Fanny Kemble’s  Journal of a Residence on a Georgian Plantation was published in 1961 as part of the Civil War centennial commemoration. It remains in print today, and continues to be read in high schools and colleges by teachers and students of African-American history, women’s studies, and theater. 

Butler Island Plantation
The Butler Island plantation site is now owned by The Nature Conservancy, and the land is open to the public for picnicking, fishing and birding. From the road, a 75-foot-high brick chimney stands on the front lawn, part of an enormous rice mill that was constructed in 1850.  The large white home seen on Butler Island today was built in 1927 by Colonel T.L. Huston, half-owner of the New York Yankees. He hosted many professional baseball 
players there, among them Babe Ruth.  A historical marker in front of the property reads:
Pierce Butler and his daughter, Frances, who shared his interest in the South, returned to Butler Island in 1866 and worked to rehabilitate the plantations. Pierce died in 1867, but Frances continued for several years to manage the island acreage. She wrote a book Ten Years on a Georgia Plantation, an interesting and valuable account of life in this region during Reconstruction. Owen Wister, famous author of The Virginian, and other novels, was the son of Sarah Butler, sister of Frances. He often visited Butler Island Plantation.

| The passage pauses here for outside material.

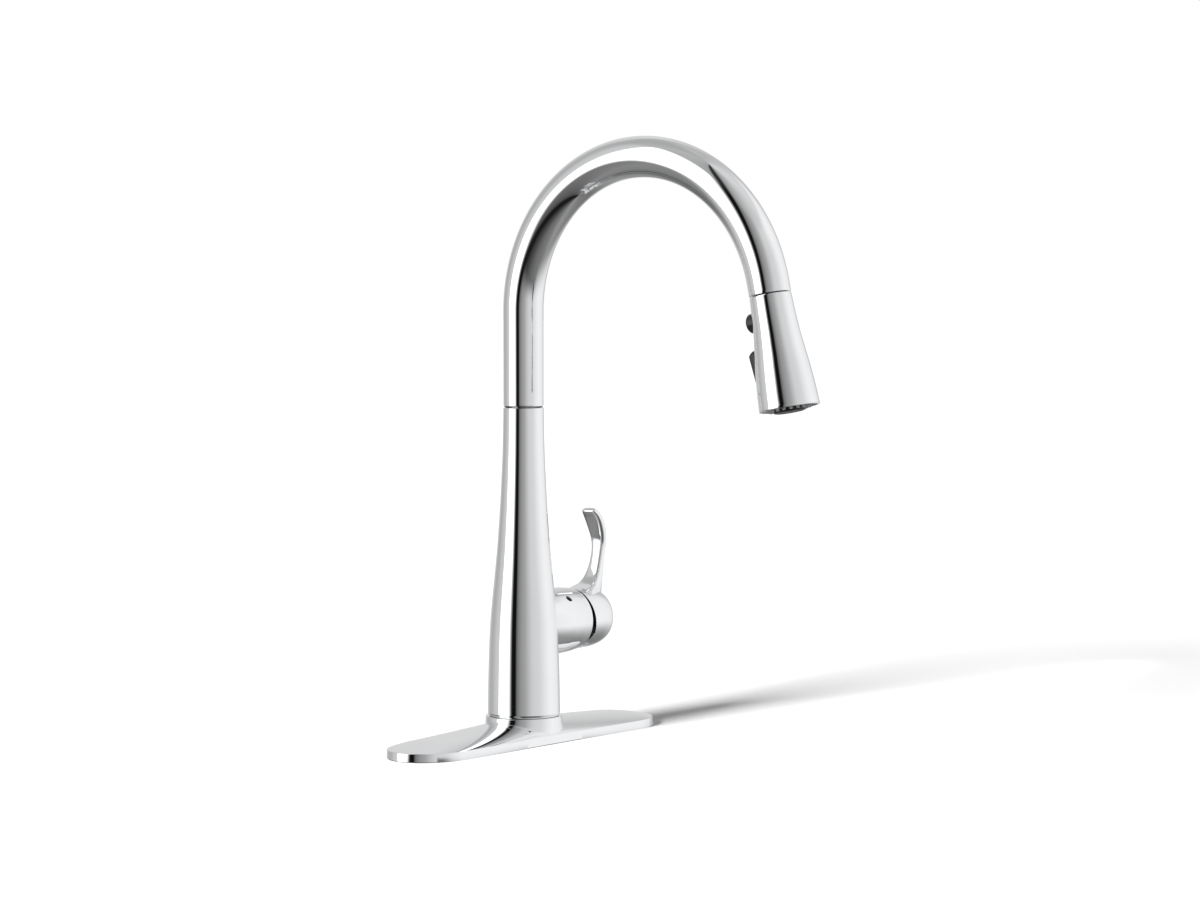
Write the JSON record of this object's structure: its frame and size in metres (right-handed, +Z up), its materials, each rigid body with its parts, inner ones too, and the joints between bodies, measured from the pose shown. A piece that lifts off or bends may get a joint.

In 1987, Malcolm Bell, Jr. published Major Butler's Legacy, the story of five generations of the family and the times they lived in. He acknowledged the valuable assistance of Frances Kemble Wister Stokes, a granddaughter of Sarah Butler Wister. Fanny Kember Wister edited Fanny, the American Kemble, from the journals of her great-grandmother.  She was also the author of That I May Tell You, a history of her family.






"I have sometimes been haunted with the idea that it was an imperative duty, knowing what I know, and having seen what I have seen, to do all that lies in my power to show the dangers and the evils of this frightful institution."